Crowdsourcing involves tapping into the wisdom of the crowd in order to solve your business challenges and needs. So you might source ideas or answers for marketing-related questions (testing a new slogan or logo, for instance) by accessing a distributed, global online network. Not only can the wisdom of crowds lead to better answers to many business challenges, but it can also actively engage the public (your potential customers and employees) in a positive discussion about your brand.

When Not to Crowdsource

Reaching out to your audience may work well for marketing ideas and finding the temporary skills you need on demand, but when a decision requires specialized knowledge of your industry, business or strategies, you might be better off seeking the counsel of a proven expert. Attempting to crowdsource high-level expertise for your most urgent business problems may lead to confusion rather than actionable insights.

When Crowdsourcing Can Help Your Business

Technology is increasingly making crowdsourcing an effective, accessible tool. The number of sites online is booming and new sites are emerging in areas that might be relevant for running your business.

Looking to hire a great freelancer to write content for your website? You can crowdsource one on Upwork or LinkedIn. Looking to get funding for a new business project? You can crowdfund via Kickstarter. Looking for help generating a new company slogan? Try Slogan Slingers, which helped a wedding catering business come up with "Eat, Drink and Be Married." Are you seeking to innovate? You might try tapping into a huge number of innovators on IdeaConnection. Mike's Hard Lemonade crowdsources ideas for new flavors and art for its cans and bottles, using Zooppa.

How to Crowdsource Right

1. Have a Clearly Defined Problem

Don't just say, "My company wants marketing ideas." Define the product or service you're looking to market and share all relevant information, including how your previous marketing efforts have fared and who your target audience is. When you clearly define a problem, you may get better results. As Albert Einstein once said, "If I had an hour to solve a problem, I'd spend 55 minutes thinking about the problem and five minutes thinking about solutions."

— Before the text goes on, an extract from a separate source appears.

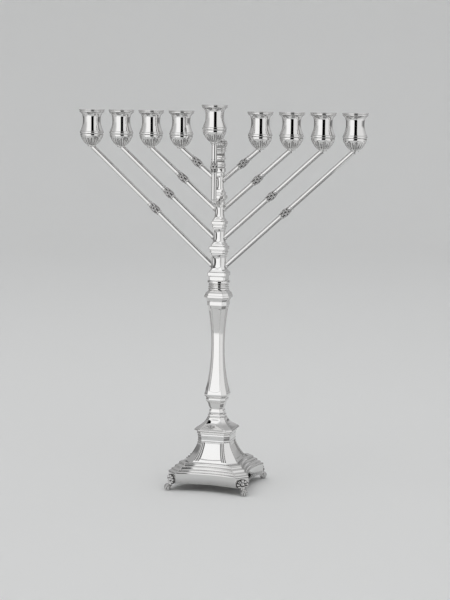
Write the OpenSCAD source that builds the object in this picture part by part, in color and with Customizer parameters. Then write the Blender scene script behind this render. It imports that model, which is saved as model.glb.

2. Choose the Right Platform

If you're looking to hire a great freelance writer or mobile app developer, go to a site where you can access these capabilities. Do enough research to identify which platform is right for your specific needs.

3. Offer the Right Incentives

Members of the crowd might volunteer their efforts, but you can help encourage participation by offering attractive incentives, such as a prize for the best idea or a gift certificate for ideas or solutions that make the cut.

So, is the decision to crowdsource right for your business needs? If so, what issues or questions are best crowdsourced, and what tools should you be using? These are big questions, but the insights offered above should help kick-start the process of finding answers.